In de zaak tussen verzoekster, een onbekende persoon met een V-nummer, en de minister van Asiel en Migratie, vertegenwoordigd door de gemachtigden mr. J. Sinnema en mr. N. Mikolajczyk, heeft de voorzieningenrechter van de Rechtbank Den Haag op 10 februari 2025 uitspraak gedaan. Verzoekster had een aanvraag ingediend voor een verblijfsvergunning met als doel 'familie en gezin' bij haar meerderjarige dochter, die als referente fungeert. Het bestreden besluit van de minister, dat op 5 september 2024 werd genomen, wees deze aanvraag af. Verzoekster heeft hiertegen beroep ingesteld en verzocht om een voorlopige voorziening.
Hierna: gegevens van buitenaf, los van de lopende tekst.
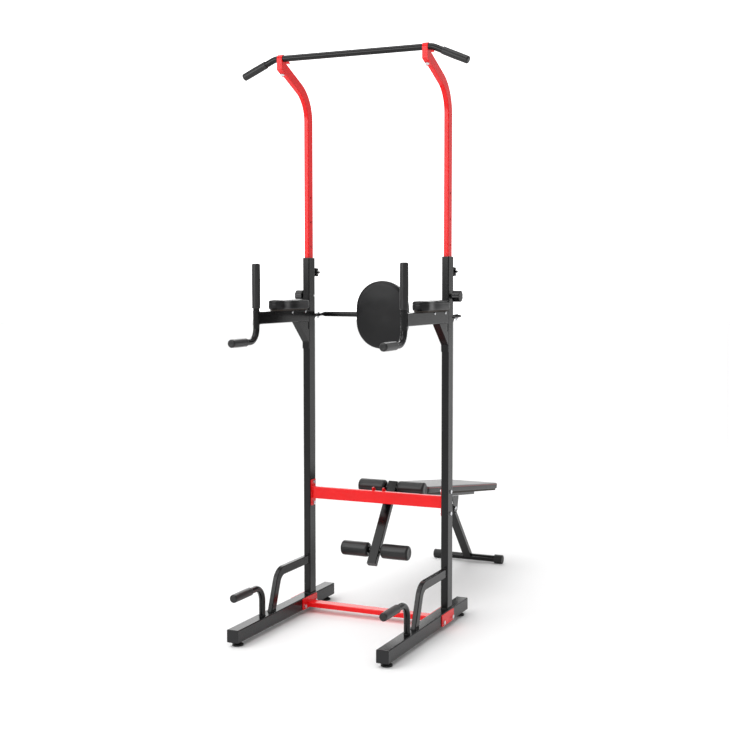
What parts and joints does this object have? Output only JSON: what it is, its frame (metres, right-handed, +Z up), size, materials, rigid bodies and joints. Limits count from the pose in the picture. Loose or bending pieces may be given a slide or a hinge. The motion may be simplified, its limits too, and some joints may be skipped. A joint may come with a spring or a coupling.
{
  "type": "power tower",
  "caption": "Free-standing pull-up and dip tower with a telescoping pull-up bar, padded dip arms, a backrest, push-up handles and a hook-on decline bench with foam rollers.",
  "frame": {"origin": "on the floor, in the middle of the footprint's bounding box", "axes": "+Z up; -Y towards the front, where the dip arms and push-up handles point; +Y back along the bench; +X across, towards the right-hand mast as seen from the front"},
  "size_m": [0.97, 1.8055, 2.2827],
  "materials": {
    "black_paint": "gloss powder coat",
    "red_paint": "gloss powder coat",
    "zinc": "bright zinc plate",
    "black_plastic": "moulded, fine texture",
    "foam": "closed-cell foam skin",
    "vinyl": "soft grained vinyl",
    "plywood": "dark-stained plywood"
  },
  "bodies": {
    "frame": {"left_base_rail": "black_paint", "right_base_rail": "black_paint", "rail_end_caps": "black_plastic", "left_lower_upright": "black_paint", "right_lower_upright": "black_paint", "upright_liners": "black_plastic", "knob_bosses": "black_paint", "rail_braces": "black_paint", "push_up_bars": "black_paint", "push_up_grips": "foam", "floor_cross_bar": "red_paint", "middle_cross_bar": "red_paint", "cross_bar_plates": "red_paint", "frame_fasteners": "zinc", "bench_hook_ears": "red_paint", "dip_arms": "black_paint", "dip_arm_gussets": "black_paint", "dip_handles": "black_paint", "dip_upper_grips": "foam", "dip_lower_grips": "foam", "arm_pads": "vinyl", "arm_pad_boards": "plywood", "pad_screws": "zinc", "backrest_brackets": "black_paint", "backrest_bar": "black_paint", "backrest_bolts": "zinc", "backrest_saddles": "black_paint", "backrest_board": "plywood", "backrest_pad": "vinyl"},
    "upper_frame": {"left_upper_upright": "red_paint", "right_upper_upright": "red_paint", "glide_plugs": "black_plastic", "pull_up_bar": "black_paint", "pull_up_grips": "foam", "pull_up_clamps": "red_paint", "pull_up_bolts": "zinc"},
    "bench": {"bench_beam": "black_paint", "bench_board": "plywood", "bench_pad": "vinyl", "bench_straps": "black_paint", "roller_leg": "black_paint", "roller_axles": "black_paint", "bench_caps": "black_plastic", "leg_bracket": "black_paint", "bench_bolts": "zinc"},
    "rear_leg": {"rear_leg": "black_paint", "rear_foot_bar": "black_paint", "foot_bar_caps": "black_plastic"},
    "left_pin_knob": {"left_pin_knob": "black_plastic"},
    "left_clamp_knob": {"left_clamp_knob": "black_plastic"},
    "front_left_foot": {"front_left_foot": "black_plastic"},
    "rear_left_foot": {"rear_left_foot": "black_plastic"},
    "lower_left_roller": {"lower_left_roller": "foam"},
    "upper_left_roller": {"upper_left_roller": "foam"},
    "right_pin_knob": {"right_pin_knob": "black_plastic"},
    "right_clamp_knob": {"right_clamp_knob": "black_plastic"},
    "front_right_foot": {"front_right_foot": "black_plastic"},
    "rear_right_foot": {"rear_right_foot": "black_plastic"},
    "lower_right_roller": {"lower_right_roller": "foam"},
    "upper_right_roller": {"upper_right_roller": "foam"}
  },
  "joints": [
    {"name": "mast_slide", "type": "slide", "parent": "frame", "child": "upper_frame", "axis": [0, 0, 1], "range_m": [-0.4064, 0]},
    {"name": "bench_tilt", "type": "hinge", "parent": "frame", "child": "bench", "pos_m": [0, -0.20946, 0.48661], "axis": [1, 0, 0], "range_deg": [0, 75]},
    {"name": "rear_leg_fold", "type": "hinge", "parent": "bench", "child": "rear_leg", "pos_m": [0, 0.6032, 0.31], "axis": [1, 0, 0], "range_deg": [-135, 0]},
    {"name": "left_pin_slide", "type": "slide", "parent": "frame", "child": "left_pin_knob", "axis": [1, 0, 0], "range_m": [0, 0.0095]},
    {"name": "left_clamp_turn", "type": "hinge", "parent": "frame", "child": "left_clamp_knob", "pos_m": [-0.31, -0.2088, 1.425], "axis": [0, 1, 0], "continuous": true},
    {"name": "front_left_foot_screw", "type": "slide", "parent": "frame", "child": "front_left_foot", "axis": [0, 0, -1], "range_m": [0, 0.012]},
    {"name": "rear_left_foot_screw", "type": "slide", "parent": "frame", "child": "rear_left_foot", "axis": [0, 0, -1], "range_m": [0, 0.012]},
    {"name": "lower_left_roller_turn", "type": "hinge", "parent": "bench", "child": "lower_left_roller", "pos_m": [-0.09, -0.2678, 0.276], "axis": [1, 0, 0], "continuous": true},
    {"name": "upper_left_roller_turn", "type": "hinge", "parent": "bench", "child": "upper_left_roller", "pos_m": [-0.09, -0.0928, 0.512], "axis": [1, 0, 0], "continuous": true},
    {"name": "right_pin_slide", "type": "slide", "parent": "frame", "child": "right_pin_knob", "axis": [-1, 0, 0], "range_m": [0, 0.0095]},
    {"name": "right_clamp_turn", "type": "hinge", "parent": "frame", "child": "right_clamp_knob", "pos_m": [0.31, -0.2088, 1.425], "axis": [0, 1, 0], "continuous": true},
    {"name": "front_right_foot_screw", "type": "slide", "parent": "frame", "child": "front_right_foot", "axis": [0, 0, -1], "range_m": [0, 0.012]},
    {"name": "rear_right_foot_screw", "type": "slide", "parent": "frame", "child": "rear_right_foot", "axis": [0, 0, -1], "range_m": [0, 0.012]},
    {"name": "lower_right_roller_turn", "type": "hinge", "parent": "bench", "child": "lower_right_roller", "pos_m": [0.09, -0.2678, 0.276], "axis": [1, 0, 0], "continuous": true},
    {"name": "upper_right_roller_turn", "type": "hinge", "parent": "bench", "child": "upper_right_roller", "pos_m": [0.09, -0.0928, 0.512], "axis": [1, 0, 0], "continuous": true}
  ]
}
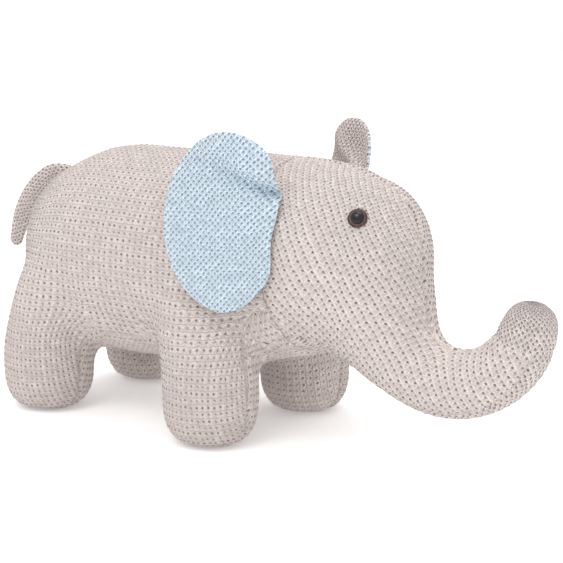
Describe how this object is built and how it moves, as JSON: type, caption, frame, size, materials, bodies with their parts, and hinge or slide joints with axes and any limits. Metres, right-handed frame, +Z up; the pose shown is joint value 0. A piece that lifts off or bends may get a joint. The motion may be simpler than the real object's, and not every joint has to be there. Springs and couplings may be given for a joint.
{
  "type": "stuffed toy elephant",
  "caption": "Stuffed knitted elephant standing on sewn-in legs, with a trunk curling up at its end, loose two-layer ears, a small flat tail and safety eyes.",
  "frame": {"origin": "on the floor under the middle of the object's bounding box", "axes": "+X where the elephant looks, +Y its left side, +Z up"},
  "size_m": [0.418, 0.1642, 0.1887],
  "materials": {
    "knit_beige": "matte moss-stitch cotton knit",
    "knit_blue": "matte moss-stitch cotton knit",
    "filling": "loose polyester fibre",
    "eye_brown": "glossy moulded",
    "eye_black": "glossy moulded",
    "washer_plastic": "moulded, satin"
  },
  "bodies": {
    "body": {"torso_side_right": "knit_beige", "torso_side_left": "knit_beige", "belly_gusset": "knit_beige", "head_side_right": "knit_beige", "head_side_left": "knit_beige", "chin_gusset": "knit_beige", "torso_stuffing": "filling", "leg_stuffing_front_right": "filling", "leg_stuffing_front_left": "filling", "leg_stuffing_rear_right": "filling", "leg_stuffing_rear_left": "filling", "head_stuffing": "filling", "eye_disc_right": "eye_brown", "eye_pupil_right": "eye_black", "eye_washer_right": "washer_plastic", "eye_disc_left": "eye_brown", "eye_pupil_left": "eye_black", "eye_washer_left": "washer_plastic"},
    "trunk": {"trunk_side_right": "knit_beige", "trunk_side_left": "knit_beige", "trunk_gusset": "knit_beige", "trunk_tip_cap": "knit_beige", "trunk_stuffing": "filling"},
    "ear_right": {"ear_front_right": "knit_blue", "ear_back_right": "knit_beige", "ear_wadding_right": "filling"},
    "ear_left": {"ear_front_left": "knit_blue", "ear_back_left": "knit_beige", "ear_wadding_left": "filling"},
    "tail": {"tail": "knit_beige"}
  },
  "joints": [
    {"name": "trunk_bend", "type": "hinge", "parent": "body", "child": "trunk", "pos_m": [0.1089, 0, 0.068], "axis": [0, -1, 0], "range_deg": [-12, 15], "stiffness_Nm_per_rad": 1},
    {"name": "ear_right_flap", "type": "hinge", "parent": "body", "child": "ear_right", "pos_m": [0.0559, -0.0525, 0.13], "axis": [0, 0, 1], "range_deg": [-3, 60], "stiffness_Nm_per_rad": 0.01},
    {"name": "ear_left_flap", "type": "hinge", "parent": "body", "child": "ear_left", "pos_m": [0.0559, 0.0525, 0.13], "axis": [0, 0, -1], "range_deg": [-3, 60], "stiffness_Nm_per_rad": 0.01},
    {"name": "tail_lift", "type": "hinge", "parent": "body", "child": "tail", "pos_m": [-0.1543, 0, 0.147], "axis": [0, 1, 0], "range_deg": [-6, 60], "stiffness_Nm_per_rad": 0.02}
  ]
}
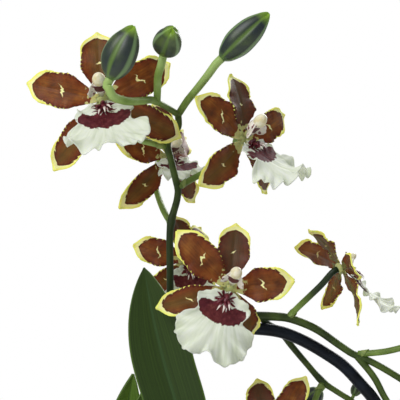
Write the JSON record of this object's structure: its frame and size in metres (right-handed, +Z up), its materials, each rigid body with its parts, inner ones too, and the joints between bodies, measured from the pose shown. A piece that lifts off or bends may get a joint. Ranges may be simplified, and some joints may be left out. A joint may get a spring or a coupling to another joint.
{
  "type": "potted orchid plant",
  "caption": "Potted colmanara orchid: pseudobulbs with strap leaves in a pot of bark, a wire hoop, and a branched arching spike of brown, yellow-edged flowers with white lips.",
  "frame": {"origin": "centre of the pot's base", "axes": "+Z up, -Y towards the side that most blooms face, +X to the right seen from there"},
  "size_m": [0.2725, 0.261, 0.5179],
  "materials": {
    "pot": "gloss glaze",
    "bark": "rough, dry",
    "hoop": "satin",
    "stem": "living stem, satin",
    "pseudobulb": "living plant, satin",
    "leaf": "living leaf, satin",
    "bud": "living bud, satin",
    "tepal": "living petal, soft sheen",
    "lip": "living petal, soft sheen",
    "column": "living petal, waxy"
  },
  "bodies": {
    "root": {"pot": "pot", "bark": "bark", "hoop": "hoop", "flower_spike": "stem", "pseudobulb_front": "pseudobulb", "pseudobulb_right": "pseudobulb", "pseudobulb_back_left": "pseudobulb", "pseudobulb_back_right": "pseudobulb", "leaf_front_tall": "leaf", "leaf_left_bright": "leaf", "leaf_left_tall": "leaf", "leaf_front_right": "leaf", "leaf_right_long": "leaf", "leaf_right_low": "leaf", "leaf_back_left": "leaf", "leaf_back_right": "leaf", "leaf_back_low": "leaf", "leaf_front_left": "leaf", "bud_1": "bud", "bud_2": "bud", "bud_3": "bud", "bud_4": "bud", "bud_5": "bud", "bud_6": "bud", "bud_7": "bud", "bud_8": "bud", "bud_9": "bud", "bloom_a_tepals": "tepal", "bloom_a_lip": "lip", "bloom_a_column": "column", "bloom_b_tepals": "tepal", "bloom_b_lip": "lip", "bloom_b_column": "column", "bloom_c_tepals": "tepal", "bloom_c_lip": "lip", "bloom_c_column": "column", "bloom_d_tepals": "tepal", "bloom_d_lip": "lip", "bloom_d_column": "column", "bloom_e_tepals": "tepal", "bloom_e_lip": "lip", "bloom_e_column": "column", "bloom_f_tepals": "tepal", "bloom_f_lip": "lip", "bloom_f_column": "column", "bloom_g_tepals": "tepal", "bloom_g_lip": "lip", "bloom_g_column": "column", "bloom_h_tepals": "tepal", "bloom_h_lip": "lip", "bloom_h_column": "column"}
  },
  "joints": []
}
De voorzieningenrechter heeft het verzoek op 3 februari 2025 behandeld, waarbij de referente, haar dochter, en de gemachtigden van zowel verzoekster als de minister aanwezig waren. In een eerdere uitspraak, die op dezelfde dag werd gedaan in een andere zaak (zaaknummer NL24.38022), is het beroep van verzoekster afgewezen. Gezien de uitkomst van deze bodemzaak heeft de voorzieningenrechter het verzoek om voorlopige voorziening afgewezen.
Desondanks heeft de voorzieningenrechter de minister veroordeeld tot het betalen van de proceskosten die verzoekster heeft gemaakt. Deze kosten zijn vastgesteld op € 907,-, gebaseerd op het Besluit proceskosten bestuursrecht, waarbij 1 punt voor het indienen van het verzoekschrift is toegekend met een waarde per punt van € 907,- en een wegingsfactor van 1. De uitspraak is gedaan door mr. A.W. Wassink, in aanwezigheid van griffier mr. J.A. Hessels, en is openbaar gemaakt via een geanonimiseerde publicatie op rechtspraak.nl. Tegen deze uitspraak staat geen hoger beroep of verzet open.